As we near the 11th month mark of Donald Trump’s bizarre and largely unconstitutional strikes on our nation, it is incumbent on all of us to find our way to fight back at the bully in the White House. We know he has built his political brand on intimidation. He thrives on fear, such as casting immigrants as threats, branding dissenters as enemies, and wielding the machinery of government like a cudgel. It is the classic posture of a bully. He demands submission, punishes resistance, and insists that silence equals loyalty. I have thought about this topic for months, and this week read about a perfect example of what fighting back looks like within the pages of the Chicago Tribune.
I can well confirm that bullies only succeed when people shrink back. That is why Chicago City Treasurer Melissa Conyears-Ervin struck a wonderful note for me.
Conyears-Ervin recently announced that her office will boycott U.S. Treasury securities and is asking the city council to allow her to redirect the city’s nearly $11 billion investment portfolio away from federal bonds.
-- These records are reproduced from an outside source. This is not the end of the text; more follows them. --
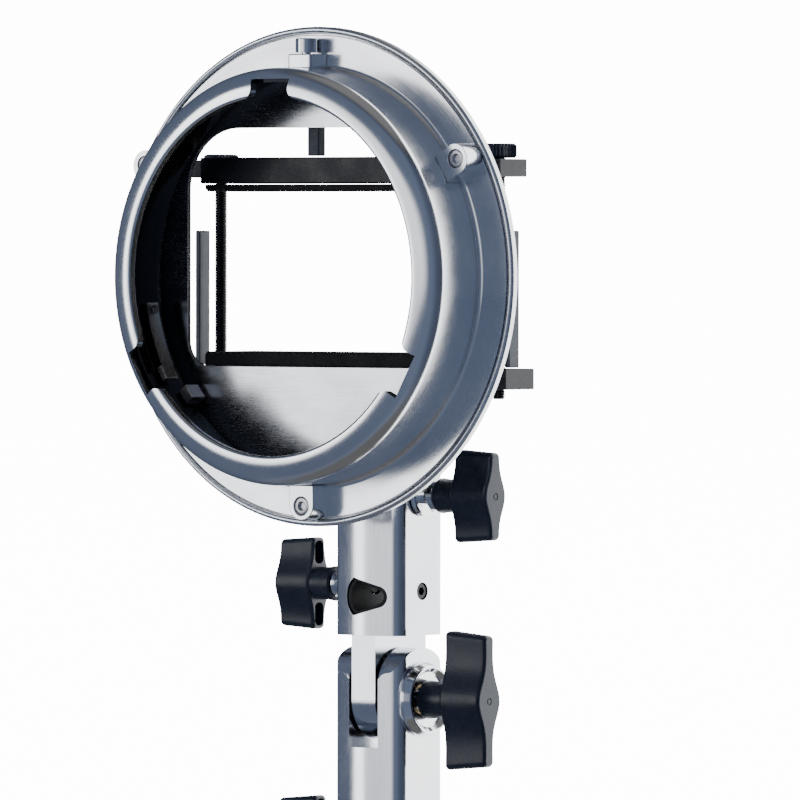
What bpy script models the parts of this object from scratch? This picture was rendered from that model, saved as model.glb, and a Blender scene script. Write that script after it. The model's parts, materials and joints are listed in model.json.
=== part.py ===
"""Umbrella swivel bracket with a flash-head clamp and an S-type bayonet ring.

Frame: +Z up along the stand, -Y is the front that the ring faces, +X is the side of the tilt knob.
The origin is the centre of the stand socket's mouth, on the underside of the lower block.
"""

import math

import bmesh
import bpy
from mathutils import Matrix, Vector

MM = 0.001
GAP = 0.3  # clearance between pieces that touch

# Extruded blocks
BLOCK_WIDTH = 26.0
BLOCK_DEPTH = 26.0
CORNER = 4.2
CORNER_TURN = 75  # degrees of round corner before the crowned front or rear face takes over
PIVOT_Z = 70.5
EAR_TOP = 86.3
SLOT_HALF = 5.6
SLOT_BOTTOM = 55.8
TONGUE_HALF = 4.55
TONGUE_RADIUS = 12.6
UPPER_BOTTOM = 90.1
UPPER_TOP = 160.0
SOCKET_RADIUS = 8.2
SOCKET_DEPTH = 42.0

# Umbrella hole and the four lock screws
UMBRELLA_Z = 102.0
SET_SCREW_Z = 103.6
UMBRELLA_LOCK_Z = 105.3
HEIGHT_LOCK_Z = 133.0
STAND_LOCK_Z = 18.6
SMALL_WING = {"height": 28.4, "depth": 13.7, "web": 4.8, "bulge": 10.6}
LARGE_WING = {"height": 42.6, "depth": 15.0, "web": 4.6, "bulge": 11.0}

# Head post in the upper block
POST_HALF_X = 7.0
POST_HALF_Y = 6.0
POST_BOTTOM = 112.4
POST_TOP = 165.7

# Bayonet ring and back plate, given from the ring's own rear plane and centre
RING_Y = -34.0
RING_Z = 200.0
RIM_RADIUS = 76.0
BEAD_INNER = 73.9
BEAD_FRONT = -3.3
PLATE_FRONT = -1.5
FLANGE_FRONT = -2.9
FLANGE_BACK = -1.8
FLANGE_RADIUS = 73.5
LIP_RADIUS = 54.35
LIP_FRONT = -25.4
NOTCH_ANGLES = (90, 210, 330)
LUG_ANGLES = (30, 150, 270)
LUG_FACE = -10.4
LUG_SCREW_RADIUS = 69.7
LUG_LEAD = 0.7  # degrees that the three lugs sit past their nominal angles
APERTURE = {"half": 50.8, "bottom": -27.6, "top": 45.3, "low_corner": 8.0, "high_corner": 19.0}

# Flash-head clamp
JAW_FRONT = -33.0
LOWER_JAW_BOTTOM = 166.0
LOWER_JAW_TOP = 172.3
LOWER_PAD_TOP = 177.0
UPPER_PAD_BOTTOM = 225.9
UPPER_JAW_BOTTOM = 228.4
UPPER_JAW_TOP = 236.4
CLAMP_SCREW_X = 54.1
CLAMP_SCREW_Y = -15.2
CENTRE_POST_X = -3.9


# ---------------------------------------------------------------- scene and materials


def clear_scene():
    for item in list(bpy.data.objects):
        bpy.data.objects.remove(item, do_unlink=True)


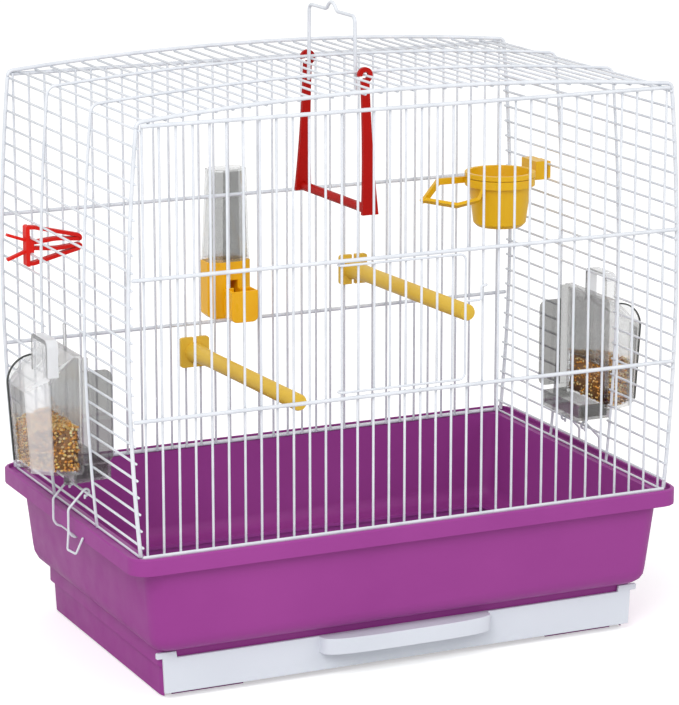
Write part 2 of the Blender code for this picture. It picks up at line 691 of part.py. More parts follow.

Her reasoning is unapologetically moral in that Chicago taxpayer dollars should not bankroll a government that terrorizes immigrant families through ICE raids and heavy-handed tactics.
This is not a symbolic gesture. Chicago has historically held hundreds of millions in Treasury securities. By pulling out, Conyears-Ervin is sending a message that financial stewardship is inseparable from civic values. She is saying, in effect, that Chicagoans will not pay for cruelty.
Predictably, critics accuse her of politicizing taxpayer money. But what they miss is that politics is already baked into every budget line and investment choice. Pretending that money is neutral is itself a political act—one that often benefits the powerful at the expense of the vulnerable. In this case, immigrants, migrants, and a whole array of Brown-skinned-people who are being attacked by the Trump Administration.
The point the treasurer is making is that if taxpayer dollars can be used to underwrite racist federal enforcement tactics, why shouldn’t they also be used to defend community values? Her artful boycott is a refusal to normalize intimidation, a refusal to let Chicago’s financial clout be weaponized against its own residents.
Trump’s bullying thrives on acquiescence. When leaders bend, when citizens stay silent, intimidation becomes policy. But when people stand up, whether through protest, voting, or, in this case, investment strategy, the bully loses his leverage.
Conyears-Ervin’s defiance is a reminder that our collective resistance can take many forms. It can be loud in the streets. symbolic, or financial. What matters is our refusal to be cowed.
Everyone should find a lunch tray and send it sailing towards this White House.